Nora DiChiara spoke next about her work as the director of Strategic Planning and Programs at Duke Farms, which annually runs about 300 free or low-cost programs, mainly for students. She believes now is a crucial time to promote positive educational opportunities without worrying about perfection.

“What we do on a local level is going to have regional, national, international impacts,” she said. Successful education involves engaging every age group with appropriate material that relates to local issues and can be applied on a larger scale. 

Svanfridur Mura, the vice president of West Orange High School’s Fight For Green environmental club, was the final speaker. Her club was concerned the updated New Jersey Student Learning Standards requirements to include climate education would not be effectively implemented.

“We do know that we can’t expect the district to do everything,” she said. The club has published a memo calling for student involvement and representation in all discussions of making the curriculum sustainable. Members advocate for the curriculum to incorporate local issues, hands-on work, up-to-date climate science, and discussions of environmental justice. Student empowerment must be the central goal of climate education to prevent passivity.

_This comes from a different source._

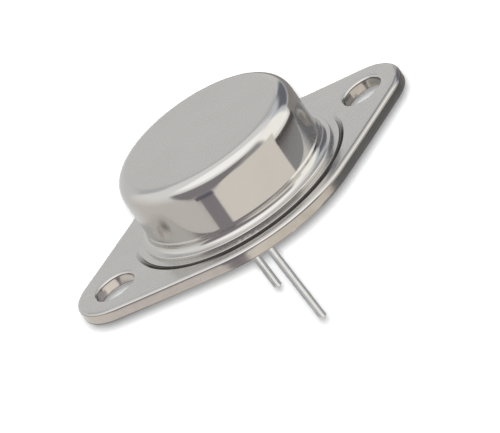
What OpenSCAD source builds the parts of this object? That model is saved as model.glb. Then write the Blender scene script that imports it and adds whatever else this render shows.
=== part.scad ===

Three breakout rooms were created for participants to brainstorm how different areas of climate education can be improved. The breakout room focusing on PreK-12 education came up with several ideas: altering the curriculum to include authentic opportunities to help with local issues, supporting community partnerships, and integrating sustainability into the existing material.

They also said that feedback and results must be visible for success. Finally, it is critically important not to teach children there is only one correct way to solve environmental problems.

The breakout room focusing on communities had three ideas: community involvement and citizen science opportunities can expose kids to the outdoors and engage them with the environment; education involves unlearning or changing incorrect beliefs about the climate crisis; people in power must take a proactive approach to assist, engage, inform and empower others.

The breakout room that focused on higher education promoted an infusion model to integrate sustainability issues across the curriculum and encourage on-campus training programs. This included research opportunities to help students to learn through participation, and a curriculum that balances positivity with scientific facts will lead to action and empowerment, instead of fear. 

The recording will soon be uploaded for those who missed it.